In den ersten Wochen dieser NFL-Saison erschienen die Zahlen krass. Viele Punkte, gescheiterte Vorhersagemodelle, fallende Rekorde. Teils waren einfache Erklärungen gefunden, wie beispielsweise die fehlende Preseason oder die ausgefallenen Training Camps. Andere führten das weiter aus.
Während wir ins letzte Viertel der regulären Saison gehen, wird die Datenlage reliabler. Sind die Ausschläge in dieser Saison messbar? Gibt es einen Covid-bedingten singulären Ausschlag oder bestätigt sich nur die Tendenz der vergangenen Jahre?
Im Folgenden zeige ich ein paar Kennzahlen, die als Referenzpunkt Woche 12 haben.
Points per game
In den vergangenen zwanzig Jahren hat sich die Anzahl der Punkte pro Spiel im Durchschnitt um fast zehn gesteigert. Im Vergleich zum letzten Jahr erzielten die Teams je Spiel über 4,5 Punkte mehr.

Zahlen rund um vierte Versuche
Eine naheliegende Erklärung für das Offensiv-Spektakel, das sich in dieser Saison abzeichnet, mag das aggressivere Play Calling in vierten Versuchen sein. Tatsächlich wurden seit Beginn der Datenerfassung (1999) niemals so viele Fourth Downs ausgespielt wie in der aktuellen Saison – absolut wie relativ. Allein im Vergleich zum Vorjahr nahm der Anteil um über drei Prozentpunkte zu. Zeitgleich nimmt die Anzahl vierter Versuche jedoch ab.


Befeuert wird die aggressivere Vorgehensweise der Coaches auch durch stetig geringere Distanzen bei dritten Versuchen.

Die Entwicklung geht dahin, dass es immer mehr sehr kurze Third Downs mit weniger als drei Yards zum Marker gibt.

Hinzu kommt die Regeländerung und -auslegung bezüglich Offensive Holding, die deutlich sichtbar ist.

Die Leistung der Defenses bezüglich EPA nehmen ebenfalls ab.
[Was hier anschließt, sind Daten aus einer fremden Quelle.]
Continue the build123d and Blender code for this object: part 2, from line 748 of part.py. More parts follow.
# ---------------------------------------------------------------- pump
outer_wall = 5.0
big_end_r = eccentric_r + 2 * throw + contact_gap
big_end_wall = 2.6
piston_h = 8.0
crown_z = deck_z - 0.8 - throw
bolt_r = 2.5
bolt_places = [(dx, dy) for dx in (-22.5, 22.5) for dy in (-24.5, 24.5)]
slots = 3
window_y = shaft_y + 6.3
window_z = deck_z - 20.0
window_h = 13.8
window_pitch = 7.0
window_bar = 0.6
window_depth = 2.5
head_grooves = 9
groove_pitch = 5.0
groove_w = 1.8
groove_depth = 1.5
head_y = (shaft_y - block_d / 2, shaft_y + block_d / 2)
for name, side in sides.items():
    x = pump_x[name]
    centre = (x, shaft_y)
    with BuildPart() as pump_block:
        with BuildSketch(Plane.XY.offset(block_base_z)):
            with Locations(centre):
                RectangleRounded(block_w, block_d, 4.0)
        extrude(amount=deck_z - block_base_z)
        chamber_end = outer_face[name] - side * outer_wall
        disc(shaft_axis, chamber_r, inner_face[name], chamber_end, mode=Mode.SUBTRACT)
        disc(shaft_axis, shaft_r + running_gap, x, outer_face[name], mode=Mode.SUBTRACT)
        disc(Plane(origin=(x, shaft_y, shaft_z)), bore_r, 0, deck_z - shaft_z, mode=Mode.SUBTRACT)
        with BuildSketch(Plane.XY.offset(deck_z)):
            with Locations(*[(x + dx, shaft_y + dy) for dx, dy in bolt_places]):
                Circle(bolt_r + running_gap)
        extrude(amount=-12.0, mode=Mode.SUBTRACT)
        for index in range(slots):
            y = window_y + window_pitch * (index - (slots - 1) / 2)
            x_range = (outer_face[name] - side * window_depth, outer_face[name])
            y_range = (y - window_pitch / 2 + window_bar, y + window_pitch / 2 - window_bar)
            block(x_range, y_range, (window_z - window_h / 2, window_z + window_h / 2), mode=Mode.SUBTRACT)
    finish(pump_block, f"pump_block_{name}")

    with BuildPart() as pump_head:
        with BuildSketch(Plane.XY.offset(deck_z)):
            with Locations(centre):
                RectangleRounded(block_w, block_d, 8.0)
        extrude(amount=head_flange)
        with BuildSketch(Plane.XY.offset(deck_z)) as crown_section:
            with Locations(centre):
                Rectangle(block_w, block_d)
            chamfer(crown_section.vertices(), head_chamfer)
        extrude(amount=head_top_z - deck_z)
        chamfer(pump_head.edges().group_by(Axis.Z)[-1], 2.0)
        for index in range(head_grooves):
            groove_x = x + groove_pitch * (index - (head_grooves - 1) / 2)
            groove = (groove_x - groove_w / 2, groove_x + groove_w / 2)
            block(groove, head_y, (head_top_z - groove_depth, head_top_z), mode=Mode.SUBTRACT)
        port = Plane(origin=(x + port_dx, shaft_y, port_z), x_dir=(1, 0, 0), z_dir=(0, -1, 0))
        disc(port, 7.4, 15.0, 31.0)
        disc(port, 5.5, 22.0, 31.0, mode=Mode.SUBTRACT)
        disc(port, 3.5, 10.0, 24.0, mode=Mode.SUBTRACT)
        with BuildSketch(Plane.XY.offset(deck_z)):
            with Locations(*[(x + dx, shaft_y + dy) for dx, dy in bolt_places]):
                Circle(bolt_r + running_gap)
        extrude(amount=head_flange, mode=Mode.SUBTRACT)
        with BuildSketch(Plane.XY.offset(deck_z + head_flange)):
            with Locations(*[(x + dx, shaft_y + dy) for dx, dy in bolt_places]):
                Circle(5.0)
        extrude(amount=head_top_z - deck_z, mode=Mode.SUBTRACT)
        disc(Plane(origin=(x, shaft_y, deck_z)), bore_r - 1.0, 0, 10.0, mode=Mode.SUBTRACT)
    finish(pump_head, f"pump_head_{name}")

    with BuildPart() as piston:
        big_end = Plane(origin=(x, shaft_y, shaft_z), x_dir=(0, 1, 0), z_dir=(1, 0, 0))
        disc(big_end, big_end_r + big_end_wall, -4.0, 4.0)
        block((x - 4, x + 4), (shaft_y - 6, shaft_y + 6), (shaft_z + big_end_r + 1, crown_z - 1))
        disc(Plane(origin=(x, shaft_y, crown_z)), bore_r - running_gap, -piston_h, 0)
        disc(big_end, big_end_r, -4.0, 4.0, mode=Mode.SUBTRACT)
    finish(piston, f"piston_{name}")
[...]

Inwiefern das bedeutsam ist, muss man beobachten.

Erklärungsansätze? Let them cook!
Alle Kurven sind sich ähnlich. Eine mögliche Erklärung? Das Verhältnis von Lauf- zu Passspiel in neutralen Spielsituationen (erstes oder zweites Down mit Siegwahrscheinlichkeit zwischen 20 und 80 Prozent) verschiebt sich zusehends zu Gunsten der Pässe.
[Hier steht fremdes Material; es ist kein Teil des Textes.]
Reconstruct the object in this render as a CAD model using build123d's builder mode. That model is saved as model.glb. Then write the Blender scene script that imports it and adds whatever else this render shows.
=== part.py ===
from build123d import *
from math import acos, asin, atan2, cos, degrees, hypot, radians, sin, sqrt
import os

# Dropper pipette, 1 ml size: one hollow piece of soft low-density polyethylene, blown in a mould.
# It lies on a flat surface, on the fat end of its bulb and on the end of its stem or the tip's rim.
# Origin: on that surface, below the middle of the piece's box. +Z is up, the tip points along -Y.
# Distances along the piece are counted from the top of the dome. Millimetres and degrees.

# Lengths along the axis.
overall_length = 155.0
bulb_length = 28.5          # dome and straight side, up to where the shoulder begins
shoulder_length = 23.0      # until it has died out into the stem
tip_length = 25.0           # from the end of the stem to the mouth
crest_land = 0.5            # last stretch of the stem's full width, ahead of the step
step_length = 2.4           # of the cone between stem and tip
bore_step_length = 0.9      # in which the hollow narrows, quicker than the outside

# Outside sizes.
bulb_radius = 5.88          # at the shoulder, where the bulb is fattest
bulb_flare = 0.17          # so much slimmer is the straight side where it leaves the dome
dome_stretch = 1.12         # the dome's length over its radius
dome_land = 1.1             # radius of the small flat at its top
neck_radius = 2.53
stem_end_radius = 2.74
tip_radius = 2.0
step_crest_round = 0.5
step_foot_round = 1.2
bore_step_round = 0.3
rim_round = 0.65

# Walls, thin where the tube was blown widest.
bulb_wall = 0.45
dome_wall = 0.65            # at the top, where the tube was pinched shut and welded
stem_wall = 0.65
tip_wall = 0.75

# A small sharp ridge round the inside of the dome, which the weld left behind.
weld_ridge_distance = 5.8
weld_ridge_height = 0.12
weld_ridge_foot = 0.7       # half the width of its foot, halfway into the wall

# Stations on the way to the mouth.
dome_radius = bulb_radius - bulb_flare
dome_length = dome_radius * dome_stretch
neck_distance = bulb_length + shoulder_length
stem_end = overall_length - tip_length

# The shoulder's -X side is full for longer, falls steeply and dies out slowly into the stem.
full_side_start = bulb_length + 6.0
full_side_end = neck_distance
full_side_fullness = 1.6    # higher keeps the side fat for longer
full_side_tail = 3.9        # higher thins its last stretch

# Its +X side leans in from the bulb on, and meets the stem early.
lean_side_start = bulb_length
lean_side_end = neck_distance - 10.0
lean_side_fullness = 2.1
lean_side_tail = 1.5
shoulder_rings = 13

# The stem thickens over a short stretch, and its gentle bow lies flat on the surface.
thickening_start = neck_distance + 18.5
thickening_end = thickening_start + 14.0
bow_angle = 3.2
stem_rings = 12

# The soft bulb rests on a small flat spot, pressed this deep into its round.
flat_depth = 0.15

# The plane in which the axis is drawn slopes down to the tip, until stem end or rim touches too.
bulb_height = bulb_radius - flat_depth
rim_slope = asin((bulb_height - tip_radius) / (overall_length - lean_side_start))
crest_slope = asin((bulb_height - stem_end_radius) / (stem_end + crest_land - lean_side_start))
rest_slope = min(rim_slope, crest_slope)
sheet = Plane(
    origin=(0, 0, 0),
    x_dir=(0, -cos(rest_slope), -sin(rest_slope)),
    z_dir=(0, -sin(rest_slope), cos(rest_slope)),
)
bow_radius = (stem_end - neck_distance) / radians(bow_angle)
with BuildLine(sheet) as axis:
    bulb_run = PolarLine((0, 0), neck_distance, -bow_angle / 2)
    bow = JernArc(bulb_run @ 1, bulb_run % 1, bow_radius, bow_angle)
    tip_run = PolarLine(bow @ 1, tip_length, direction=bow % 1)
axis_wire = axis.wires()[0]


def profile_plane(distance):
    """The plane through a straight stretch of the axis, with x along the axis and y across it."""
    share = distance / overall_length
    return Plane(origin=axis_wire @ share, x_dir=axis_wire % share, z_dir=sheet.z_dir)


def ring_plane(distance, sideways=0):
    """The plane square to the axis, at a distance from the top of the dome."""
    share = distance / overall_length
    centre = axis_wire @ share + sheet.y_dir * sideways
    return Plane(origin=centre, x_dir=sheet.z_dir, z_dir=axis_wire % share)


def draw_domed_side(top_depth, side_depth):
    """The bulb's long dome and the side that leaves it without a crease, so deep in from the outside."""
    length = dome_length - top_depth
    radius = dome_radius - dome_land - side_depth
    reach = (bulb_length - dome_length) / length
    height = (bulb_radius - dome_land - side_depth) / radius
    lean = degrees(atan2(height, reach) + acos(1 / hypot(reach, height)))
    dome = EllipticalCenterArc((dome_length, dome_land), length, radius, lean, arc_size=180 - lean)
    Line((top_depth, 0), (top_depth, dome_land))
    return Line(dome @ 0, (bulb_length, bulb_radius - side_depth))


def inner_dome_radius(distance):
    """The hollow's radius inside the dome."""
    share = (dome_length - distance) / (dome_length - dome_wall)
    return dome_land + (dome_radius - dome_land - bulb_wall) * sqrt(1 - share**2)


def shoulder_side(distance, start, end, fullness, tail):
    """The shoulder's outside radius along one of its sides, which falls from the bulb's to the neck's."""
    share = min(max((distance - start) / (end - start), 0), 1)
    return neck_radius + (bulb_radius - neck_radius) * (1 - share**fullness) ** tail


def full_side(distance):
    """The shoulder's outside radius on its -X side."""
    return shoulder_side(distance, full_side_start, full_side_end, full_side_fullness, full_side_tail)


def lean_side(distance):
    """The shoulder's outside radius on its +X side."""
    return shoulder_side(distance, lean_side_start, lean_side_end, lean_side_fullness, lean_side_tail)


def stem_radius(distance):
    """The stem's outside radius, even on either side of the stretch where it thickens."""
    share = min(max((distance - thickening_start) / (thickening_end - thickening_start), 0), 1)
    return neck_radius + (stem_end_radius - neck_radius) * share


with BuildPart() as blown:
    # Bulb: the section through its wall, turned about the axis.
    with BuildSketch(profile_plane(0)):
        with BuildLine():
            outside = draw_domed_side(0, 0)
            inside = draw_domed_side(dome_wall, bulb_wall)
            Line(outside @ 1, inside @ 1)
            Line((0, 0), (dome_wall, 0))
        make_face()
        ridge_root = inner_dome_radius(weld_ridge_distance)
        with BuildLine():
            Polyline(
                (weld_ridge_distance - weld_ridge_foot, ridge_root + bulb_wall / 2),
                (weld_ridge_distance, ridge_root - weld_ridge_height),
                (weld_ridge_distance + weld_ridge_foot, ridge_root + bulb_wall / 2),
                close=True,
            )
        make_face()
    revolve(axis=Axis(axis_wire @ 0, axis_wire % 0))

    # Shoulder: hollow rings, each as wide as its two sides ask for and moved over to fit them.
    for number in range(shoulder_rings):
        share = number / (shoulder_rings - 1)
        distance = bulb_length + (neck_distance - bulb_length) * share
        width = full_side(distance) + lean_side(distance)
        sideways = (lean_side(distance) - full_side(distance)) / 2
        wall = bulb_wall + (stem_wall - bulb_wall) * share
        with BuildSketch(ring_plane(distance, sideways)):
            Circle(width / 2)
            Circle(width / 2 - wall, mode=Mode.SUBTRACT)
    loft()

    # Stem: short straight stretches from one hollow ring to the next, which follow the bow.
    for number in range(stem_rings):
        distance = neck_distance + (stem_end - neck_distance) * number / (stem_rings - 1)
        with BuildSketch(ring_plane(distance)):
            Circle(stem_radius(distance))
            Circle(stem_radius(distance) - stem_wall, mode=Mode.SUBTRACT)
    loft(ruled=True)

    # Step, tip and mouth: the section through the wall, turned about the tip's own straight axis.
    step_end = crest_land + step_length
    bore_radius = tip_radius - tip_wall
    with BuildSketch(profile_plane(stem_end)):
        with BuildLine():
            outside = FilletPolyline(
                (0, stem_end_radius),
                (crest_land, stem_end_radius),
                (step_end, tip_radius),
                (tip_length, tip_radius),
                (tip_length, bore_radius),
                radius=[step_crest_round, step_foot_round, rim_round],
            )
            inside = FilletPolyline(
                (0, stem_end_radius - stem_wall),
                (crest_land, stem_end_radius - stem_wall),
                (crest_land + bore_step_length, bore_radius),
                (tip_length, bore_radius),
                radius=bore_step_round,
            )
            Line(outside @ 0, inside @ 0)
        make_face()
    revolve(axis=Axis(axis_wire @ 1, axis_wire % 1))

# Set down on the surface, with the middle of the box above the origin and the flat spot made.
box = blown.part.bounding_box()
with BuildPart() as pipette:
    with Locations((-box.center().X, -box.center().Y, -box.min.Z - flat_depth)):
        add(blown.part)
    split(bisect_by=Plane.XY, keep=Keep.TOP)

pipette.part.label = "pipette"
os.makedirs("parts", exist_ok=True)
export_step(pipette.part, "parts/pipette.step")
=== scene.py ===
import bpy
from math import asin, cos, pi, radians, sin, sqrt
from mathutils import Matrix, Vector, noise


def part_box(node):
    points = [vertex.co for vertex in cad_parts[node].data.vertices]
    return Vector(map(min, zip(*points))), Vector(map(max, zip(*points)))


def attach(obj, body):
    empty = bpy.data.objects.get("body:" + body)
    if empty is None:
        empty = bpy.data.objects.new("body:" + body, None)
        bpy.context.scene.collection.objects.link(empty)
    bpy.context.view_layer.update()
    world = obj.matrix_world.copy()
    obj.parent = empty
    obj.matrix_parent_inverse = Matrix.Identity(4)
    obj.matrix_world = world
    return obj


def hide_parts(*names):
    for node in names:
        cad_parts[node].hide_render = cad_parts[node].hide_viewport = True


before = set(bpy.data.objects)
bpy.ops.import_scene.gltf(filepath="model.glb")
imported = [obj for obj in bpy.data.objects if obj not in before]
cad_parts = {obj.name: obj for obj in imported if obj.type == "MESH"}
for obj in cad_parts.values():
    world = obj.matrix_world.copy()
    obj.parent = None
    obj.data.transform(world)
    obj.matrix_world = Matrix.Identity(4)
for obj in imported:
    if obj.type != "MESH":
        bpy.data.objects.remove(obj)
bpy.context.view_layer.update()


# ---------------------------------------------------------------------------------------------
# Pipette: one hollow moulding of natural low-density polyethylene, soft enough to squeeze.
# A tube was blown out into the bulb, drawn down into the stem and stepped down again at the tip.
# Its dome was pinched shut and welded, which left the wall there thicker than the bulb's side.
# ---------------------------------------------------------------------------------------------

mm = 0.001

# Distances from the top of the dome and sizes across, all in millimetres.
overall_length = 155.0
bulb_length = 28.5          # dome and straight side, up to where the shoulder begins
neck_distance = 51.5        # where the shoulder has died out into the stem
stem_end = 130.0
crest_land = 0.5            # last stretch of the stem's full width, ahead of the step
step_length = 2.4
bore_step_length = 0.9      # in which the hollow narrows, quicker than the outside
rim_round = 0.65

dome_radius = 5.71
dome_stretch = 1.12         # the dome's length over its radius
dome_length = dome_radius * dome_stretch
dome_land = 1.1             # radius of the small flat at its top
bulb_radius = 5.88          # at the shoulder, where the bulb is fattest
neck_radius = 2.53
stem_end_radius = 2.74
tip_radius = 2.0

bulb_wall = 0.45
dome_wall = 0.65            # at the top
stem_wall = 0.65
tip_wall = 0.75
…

Zusammengefasst setzen sich die Entwicklungen der vergangenen Jahre in der Liga fort. Etwaige Ausreißer liegen in diesem Jahr fast alle im Konfidenzintervall, der sich aus den Zahlen der letzten Spielzeiten ergibt. Das heißt, dass die Auswirkungen von Covid-19 auf die Advanced Statistics und damit auch das Spiel möglicherweise geringer sind als der generelle Trend, den die Coaches und das Spiel eh schon eingeschlagen haben. In der Offseason kann man das mit mehr Gewissheit untersuchen.
Stand jetzt sehe ich kaum Evidenz, dass die Abwesenheit der Fans, weniger Vorbereitung und das generelle Chaos in und um die Liga die Zahlen mehr beeinflussen als der Zeitgeist. Schaut im Analytics-Bereich vorbei – wir werden das in der Nachbearbeitung der Saison ausführlich bearbeiten.
Interessanter Blick auf die Stats, der gerade im Hinblick auf die langfristige Entwicklung auch schon einigen Aufschluss gibt – trotz der Kürze.
Kleine aber feine Korrektur: Unter “Zahlen rund um vierte Versuche” schreibst du von einer Steigerung um 3 Prozent. Das wäre dann aber nur eine Steigerung von etwa 15,2 auf ca. 15,65. Die Grafik zeigt aber eine Steigerung von etwa 3 ProzentPUNKTEN. Das mag ein wenig nach Erbsen zählen klingen, ich finde aber, wenn ihr euch schon so tief in Statistiken begebt, dann sollten auch die Details korrekt sein.
Danke für Lob und Kritik. Tatsächlich ist es keine Erbsenzählerei, sondern einer meiner liebsten Fehler, den ich regelmäßig mache. Ist korrigiert.